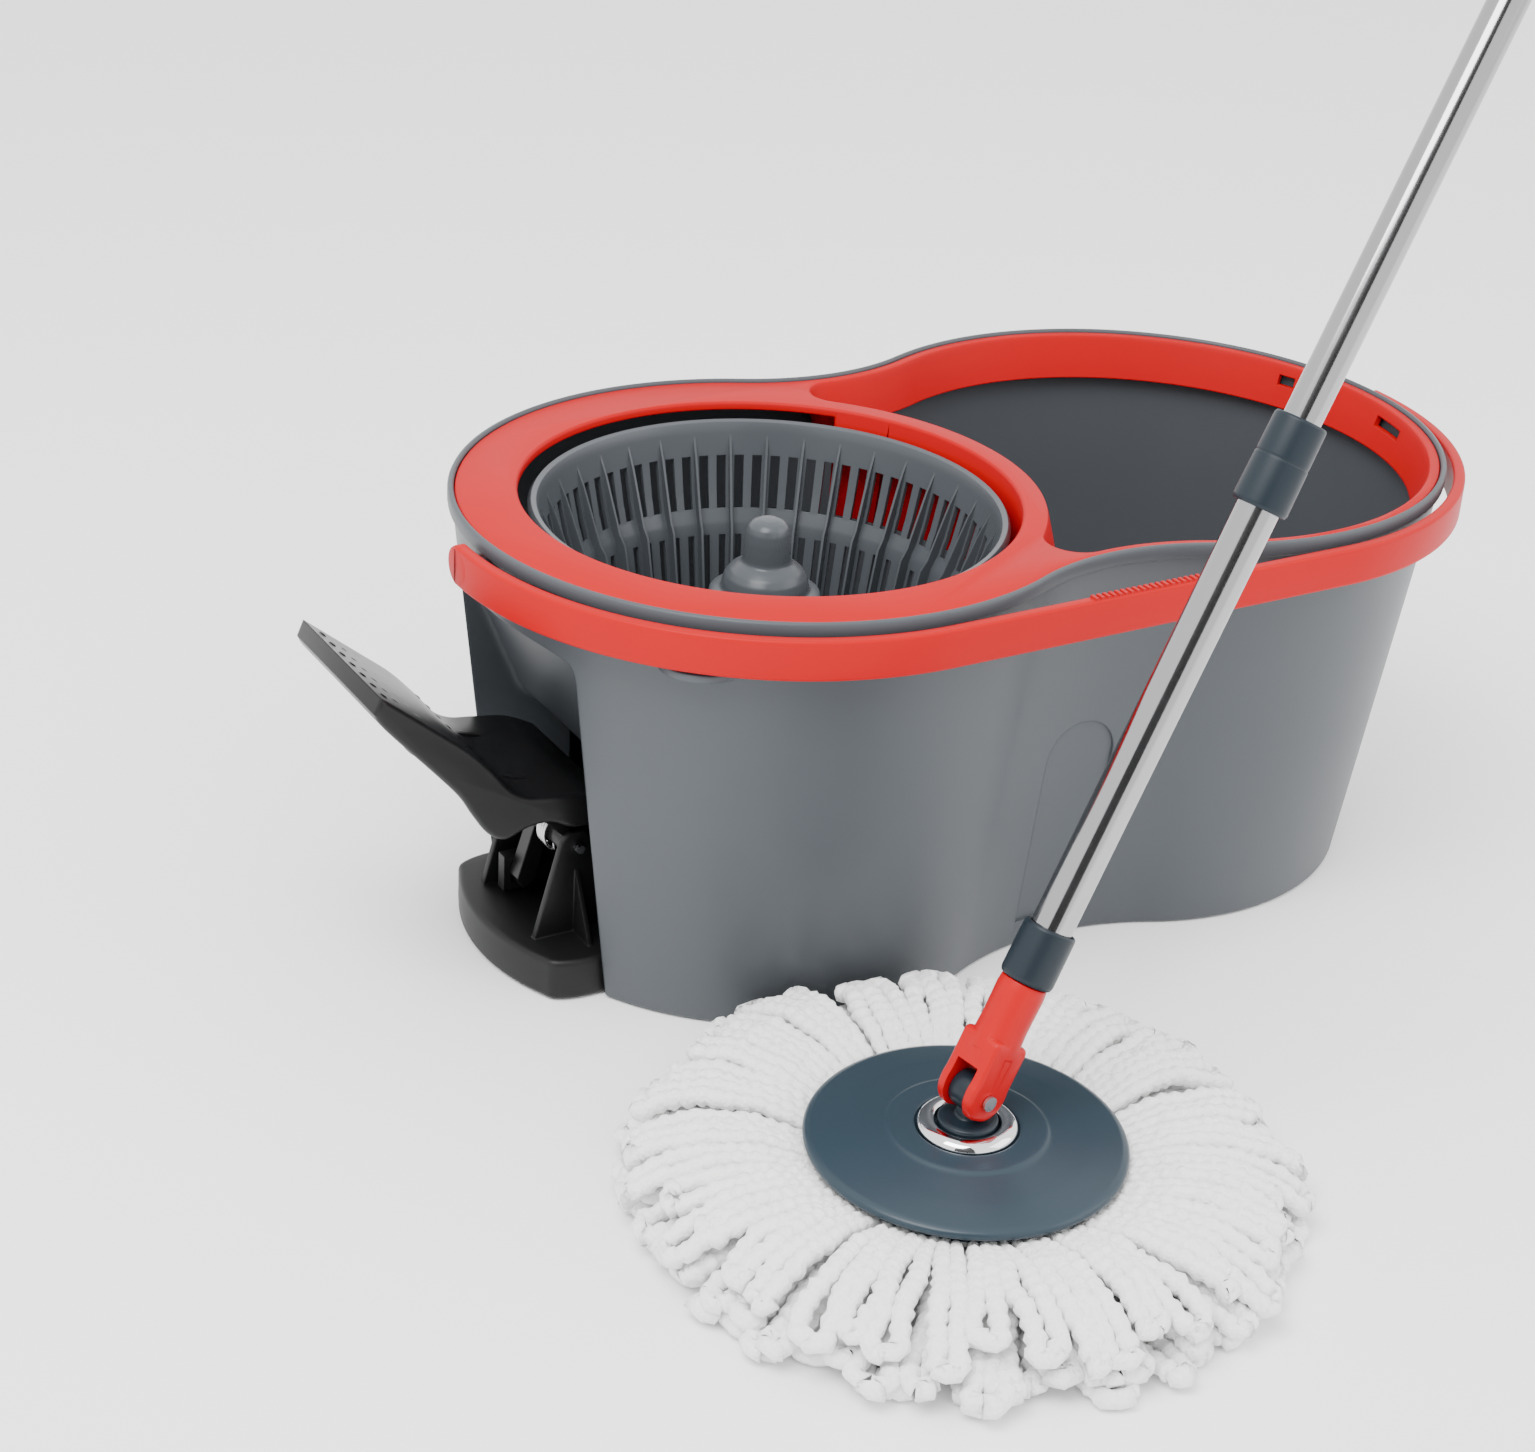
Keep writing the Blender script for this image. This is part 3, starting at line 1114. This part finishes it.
class SPINMOP_OT_pole(bpy.types.Operator):
    """Draw the pole: yoke, tubes, collars, grip and hanging cap"""

    bl_idname = "spinmop.pole"
    bl_label = "Pole"

    def execute(self, context):
        body = [(0.0, 0.0660), (0.0074, 0.0660), (0.0074, 0.0478), (0.0094, 0.0478), (0.0098, 0.0440)]
        body += [(0.0096, 0.0300), (0.0102, 0.0180), (0.0, 0.0120)]
        yoke = lathe("yoke_barrel", body, 80, ease=0.0006)
        fork = [(-0.0045, -0.0088), (0.0045, -0.0088), (0.0094, -0.0040), (0.0104, 0.0020), (0.0096, 0.0060)]
        fork += [(0.0098, 0.0240), (-0.0098, 0.0240), (-0.0096, 0.0060), (-0.0104, 0.0020)]
        fork = eased([*fork, (-0.0094, -0.0040)], 0.0030, 5)
        carve(yoke, slab("yoke_fork", fork, -0.0098, 0.0098, axis="Y", ease=0.0020), "UNION")
        gap = [(-0.0140, -0.0120), (0.0140, -0.0120), (0.0140, 0.0100), (0.0100, 0.0105)]
        gap += [(0.0040, 0.0150), (-0.0040, 0.0150), (-0.0100, 0.0105), (-0.0140, 0.0100)]
        carve(yoke, slab("yoke_gap", gap, -0.0055, 0.0055, axis="Y"))
        carve(yoke, rod("yoke_bore", 0.00215, -0.0200, 0.0200, "Y"))
        show(on_pole(yoke), "lower_pole", "yoke_red", "yoke")

        lower = [(LOWER_TUBE_R, 0.2700), (LOWER_TUBE_R, 0.0484), (0.0079, 0.0484), (0.0079, 0.2700)]
        tube = on_pole(lathe("lower_tube_drawn", lower, 96))
        show(tube, "lower_pole", "tube_steel", "lower_tube")
        collar = [(0.0101, 0.0710), (0.0107, 0.0700), (0.0109, 0.0500), (0.0103, 0.0481)]
        collar += [(LOWER_TUBE_R + TUBE_FIT, 0.0481), (LOWER_TUBE_R + TUBE_FIT, 0.0710)]
        ferrule = on_pole(lathe("ferrule", collar, 80, ease=0.0006))
        show(ferrule, "lower_pole", "collar_dark", "lower_collar")
        lock = [(0.0100, 0.2850), (0.0106, 0.2840), (0.0108, 0.2690), (0.0105, 0.2684), (0.0109, 0.2678)]
        lock += [(0.0112, 0.2500), (0.0106, 0.2485)]
        lock += [(LOWER_TUBE_R + TUBE_FIT, 0.2485), (LOWER_TUBE_R + TUBE_FIT, 0.2715)]
        lock += [(UPPER_TUBE_R + TUBE_FIT, 0.2730), (UPPER_TUBE_R + TUBE_FIT, 0.2850)]
        sleeve = on_pole(lathe("twist_sleeve", lock, 80, ease=0.0004))
        show(sleeve, "lock_collar", "lock_dark", "lock_collar")

        upper = [(UPPER_TUBE_R, 0.6300), (UPPER_TUBE_R, 0.1300), (0.0070, 0.1300), (0.0070, 0.6300)]
        tube = on_pole(lathe("upper_tube_drawn", upper, 96))
        show(tube, "upper_pole", "upper_steel", "upper_tube")
        grip = [(UPPER_TUBE_R + TUBE_FIT, 0.6200), (0.0098, 0.6200), (0.0112, 0.6182)]
        for i in range(24):
            z = 0.6130 - 0.0042 * i
            bulge = 0.0006 * math.sin(math.pi * i / 12)
            rib = ((0.0113, 0.0012), (0.0106, 0.0004), (0.0106, -0.0004), (0.0113, -0.0012))
            grip += [(r - bulge, z + up) for r, up in rib]
        grip += [(0.0112, 0.5020), (0.0096, 0.5000), (UPPER_TUBE_R + TUBE_FIT, 0.5000)]
        rubber = on_pole(lathe("ribbed_grip", grip, 80, ease=0.0003, steps=2))
        show(rubber, "upper_pole", "grip_dark", "hand_grip")
        top = [(0.0, 0.6480), (0.0050, 0.6474), (0.0078, 0.6460), (0.0104, 0.6400), (0.0110, 0.6205)]
        top += [(UPPER_TUBE_R + TUBE_FIT, 0.6205), (UPPER_TUBE_R + TUBE_FIT, 0.6304), (0.0, 0.6304)]
        cap = lathe("cap_body", top, 80, ease=0.0006)
        tab = slab("cap_tab", arc((0, 0.6520), 0.0098, 0, 354, 59), -0.0025, 0.0025, axis="Y", ease=0.0008)
        carve(cap, tab, "UNION")
        carve(cap, rod("cap_hole", 0.0050, -0.02, 0.02, "Y", (0, 0.6535), 48))
        cap.name = "cap_eye"
        show(on_pole(cap), "upper_pole", "cap_red", "hanger_cap")
        return {"FINISHED"}


class SPINMOP_OT_base(bpy.types.Operator):
    """Draw the drive base: foot plate, pedal brackets with gussets, and the tray under the basket"""

    bl_idname = "spinmop.base"
    bl_label = "Drive base"

    @staticmethod
    def outline(inset_by, inner):
        """The foot plate's outline, moved inward, from its inner edge round the pedal side."""
        s = SPIN.x
        loop = [(s - inner, -0.0520), (s - 0.1140, -0.0520), (s - 0.1250, -0.0485)]
        loop = [(x, y + inset_by) for x, y in loop]
        loop += arc((s - 0.037, 0), 0.1000 - inset_by, 205, 155, 24)
        loop += [(x, -y) for x, y in reversed(loop[:3])]
        return loop

    @staticmethod
    def socket(bore, outer, floor, top):
        """The profile of a round post that stands in the tray, bored from above."""
        foot = 0.0030
        return [(bore, floor), (bore, top), (outer, top), (outer, foot), (0.0, foot), (0.0, floor)]

    def execute(self, context):
        s = SPIN.x
        tray = [(0.0, 0.0006), (0.0853, 0.0006), (0.0853, 0.0036), (0.0, 0.0036)]
        parts = [lathe("tray", tray, 128, SPIN, ease=0.0006)]
        cup = [(0.0015, 0.0036), (0.0035, 0.0036), (0.0035, 0.0010), (0.0058, 0.0010), (0.0058, 0.0062)]
        cup.append((0.0015, 0.0062))
        for angle in TOWER_ANGLES:
            at = around(SPIN, TOWER_PLACE_R, angle)
            carve(parts[0], rod("head_room", 0.0035, -0.001, 0.0040, centre=at))
            parts.append(lathe(f"cup_{angle}", cup, 32, at))
        plate = eased(self.outline(0.0, 0.066), 0.007, 5)
        foot = slab("foot_plate", plate, 0.0006, 0.0200, ease=0.0026, steps=5)
        carve(foot, slab("foot_hollow", self.outline(0.0026, 0.0885), -0.001, 0.0172))
        parts.append(foot)
        cheek = [(s - 0.1240, 0.0190), (s - 0.0880, 0.0190), (s - 0.0975, 0.0650), (s - 0.1010, 0.0692)]
        cheek += [(s - 0.1070, 0.0692), (s - 0.1115, 0.0650)]
        for side in (-1, 1):
            parts.append(slab(f"bracket_{side}", cheek, *sided(side, 0.0242, 0.0277), axis="Y", ease=0.0005))
            rib = [(side * 0.0270, 0.0190), (side * 0.0430, 0.0190), (side * 0.0270, 0.0520)]
            web = slab(f"gusset_{side}", rib, -0.0010, 0.0010, axis="Y")
            web.data.transform(Matrix.Translation((s - 0.1040, 0, 0)) @ Matrix.Rotation(math.pi / 2, 4, "Z"))
            parts.append(web)
        parts.append(block("rack_bed", (s - 0.040, 0.0085, 0.0030), (s + 0.046, 0.0172, 0.0247)))
        parts.append(block("rack_guide", (s - 0.034, 0.0085, 0.0240), (s + 0.046, 0.0111, 0.0330)))
        parts.append(lathe("spindle_bearing", self.socket(0.0043, 0.0080, 0.0042, 0.0220), 48, SPIN))
        axle = JOINTS["step_gear_spin"]["pos_m"]
        parts.append(lathe("axle_boss", self.socket(0.0029, 0.0058, 0.0050, 0.0235), 40, axle))
        for i, (x, y) in enumerate(((-0.0135, 0.0298), (0.0514, 0.0262), (0.0131, -0.0141))):
            parts.append(lathe(f"lid_post_{i}", self.socket(0.0013, 0.0042, 0.0050, 0.0119), 32, (s + x, y)))
        base = merged("base_casting", parts)
        show(base, "bucket", "base_black", "drive_base")
        return {"FINISHED"}


class SPINMOP_OT_small_parts(bpy.types.Operator):
    """Give the nodes that are shown as they are their smooth shading and materials"""

    bl_idname = "spinmop.small_parts"
    bl_label = "Small parts"

    def execute(self, context):
        slots = {part["node"]: part["material_slot"] for part in frame["record"]["subparts"]}
        for name, obj in frame["nodes"].items():
            obj.data.materials.clear()
            obj.data.materials.append(finish_of(slots[name]))
            obj.data.shade_smooth()
            obj.data.set_sharp_from_angle(angle=math.radians(30))
        return {"FINISHED"}


class SPINMOP_OT_stage(bpy.types.Operator):
    """Set the floor, the lights and the camera"""

    bl_idname = "spinmop.stage"
    bl_label = "Studio"

    @staticmethod
    def area(name, power, size, at, target):
        """A square light that faces its target."""
        data = bpy.data.lights.new(name, "AREA")
        data.energy = power
        data.size = size
        light = bpy.data.objects.new(name, data)
        light.location = at
        light.rotation_euler = (Vector(target) - Vector(at)).to_track_quat("-Z", "Y").to_euler()
        bpy.context.scene.collection.objects.link(light)

    @staticmethod
    def even_finish(name, colour, rough):
        """A finish with no detail, for the studio's own surfaces."""
        mat, _, shader = start_material(name)
        shader.inputs["Base Color"].default_value = (*colour, 1.0)
        shader.inputs["Roughness"].default_value = rough
        return mat

    def execute(self, context):
        studio = context.scene.spin_mop_studio
        bm = bmesh.new()
        bmesh.ops.create_grid(bm, x_segments=1, y_segments=1, size=6.0)
        floor = to_object("studio_floor", bm, outward=False)
        floor.data.materials.append(self.even_finish("studio_white", (0.96, 0.96, 0.96), 0.9))
        bm = bmesh.new()
        bmesh.ops.create_cube(bm, size=1.0)
        card = to_object("dark_card", bm)
        card.data.transform(Matrix.Diagonal((0.95, 0.01, 3.4, 1.0)))
        card.location = (-0.86, -1.20, 1.75)
        card.rotation_euler = (0, 0, math.radians(-32))
        card.data.materials.append(self.even_finish("card_black", (0.01, 0.01, 0.01), 0.5))
        card.visible_camera = False
        card.visible_shadow = False
        card.visible_diffuse = False

        world = bpy.data.worlds.new("surround")
        world.use_nodes = True
        back = world.node_tree.nodes["Background"]
        back.inputs["Color"].default_value = (1.0, 1.0, 1.0, 1.0)
        back.inputs["Strength"].default_value = studio.world
        context.scene.world = world
        self.area("key_light", studio.key, 1.1, (-0.9, -0.5, 1.7), (0, -0.1, 0.1))
        self.area("fill_light", studio.fill, 1.6, (1.4, -1.2, 1.2), (0, -0.1, 0.1))

        camera = bpy.data.cameras.new("camera")
        camera.lens = studio.lens
        camera.sensor_width = 36.0
        camera.clip_start = 0.05
        camera.clip_end = 50.0
        eye = bpy.data.objects.new("camera", camera)
        yaw, pitch, roll = (math.radians(a) for a in CAMERA_ANGLES)
        ahead = Vector((math.sin(yaw) * math.cos(pitch), math.cos(yaw) * math.cos(pitch), -math.sin(pitch)))
        right = Vector((math.cos(yaw), -math.sin(yaw), 0.0))
        up = right.cross(ahead)
        right, up = (
            right * math.cos(roll) + up * math.sin(roll),
            up * math.cos(roll) - right * math.sin(roll),
        )
        turn_to = Matrix((right, up, -ahead)).transposed()
        eye.matrix_world = Matrix.Translation(CAMERA_AT) @ turn_to.to_4x4()
        context.scene.collection.objects.link(eye)
        context.scene.camera = eye
        return {"FINISHED"}


PIECES = (
    SPINMOP_OT_small_parts,
    SPINMOP_OT_bucket,
    SPINMOP_OT_guard,
    SPINMOP_OT_handle,
    SPINMOP_OT_base,
    SPINMOP_OT_pedal,
    SPINMOP_OT_basket,
    SPINMOP_OT_fringe,
    SPINMOP_OT_head,
    SPINMOP_OT_pole,
    SPINMOP_OT_stage,
)


class SPINMOP_PT_panel(bpy.types.Panel):
    """Lists the pieces and their settings"""

    bl_idname = "SPINMOP_PT_panel"
    bl_label = "Spin Mop"
    bl_space_type = "VIEW_3D"
    bl_region_type = "UI"
    bl_category = "Spin Mop"

    def draw(self, context):
        for setting in GROUPS:
            group = getattr(context.scene, setting)
            box = self.layout.box()
            for name in group.__annotations__:
                box.prop(group, name)
        for piece in PIECES:
            self.layout.operator(piece.bl_idname)


GROUPS = {
    "spin_mop_colours": SpinMopColours,
    "spin_mop_sizes": SpinMopSizes,
    "spin_mop_studio": SpinMopStudio,
}


def register():
    for cls in (*GROUPS.values(), *PIECES, SPINMOP_PT_panel):
        bpy.utils.register_class(cls)
    for name, group in GROUPS.items():
        setattr(bpy.types.Scene, name, PointerProperty(type=group))


def unregister():
    for name in GROUPS:
        delattr(bpy.types.Scene, name)
    for cls in reversed((*GROUPS.values(), *PIECES, SPINMOP_PT_panel)):
        bpy.utils.unregister_class(cls)


def main():
    register()
    bpy.ops.spinmop.small_parts()
    bpy.ops.spinmop.bucket()
    bpy.ops.spinmop.guard()
    bpy.ops.spinmop.handle()
    bpy.ops.spinmop.base()
    bpy.ops.spinmop.pedal()
    bpy.ops.spinmop.basket()
    bpy.ops.spinmop.fringe()
    bpy.ops.spinmop.head()
    bpy.ops.spinmop.pole()
    bpy.ops.spinmop.stage()


if __name__ == "__main__":
    main()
********
### Directive
Set down verbatim only the lines between the start of the data above and the line with "tubes, collars, grip", both boundaries included.

### Correct response
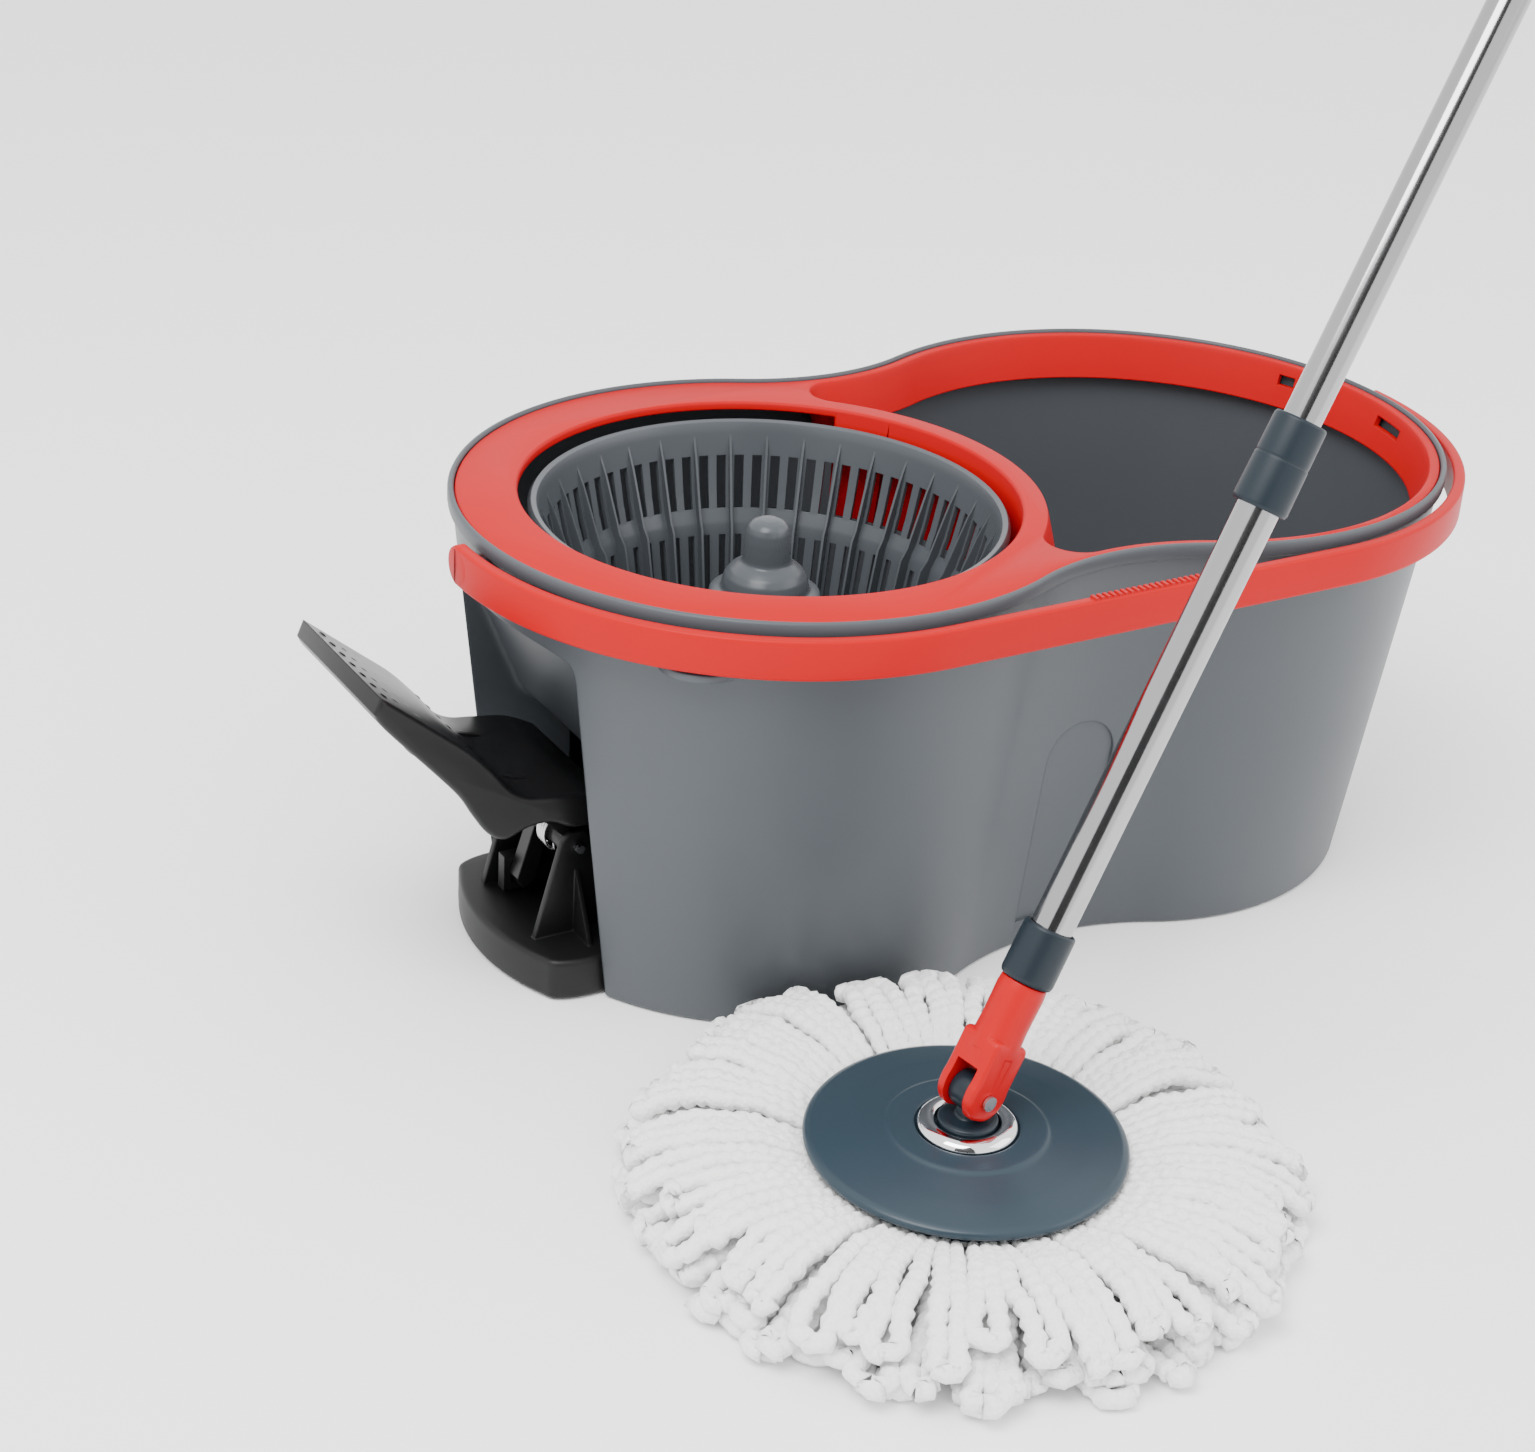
Keep writing the Blender script for this image. This is part 3, starting at line 1114. This part finishes it.
class SPINMOP_OT_pole(bpy.types.Operator):
    """Draw the pole: yoke, tubes, collars, grip and hanging cap"""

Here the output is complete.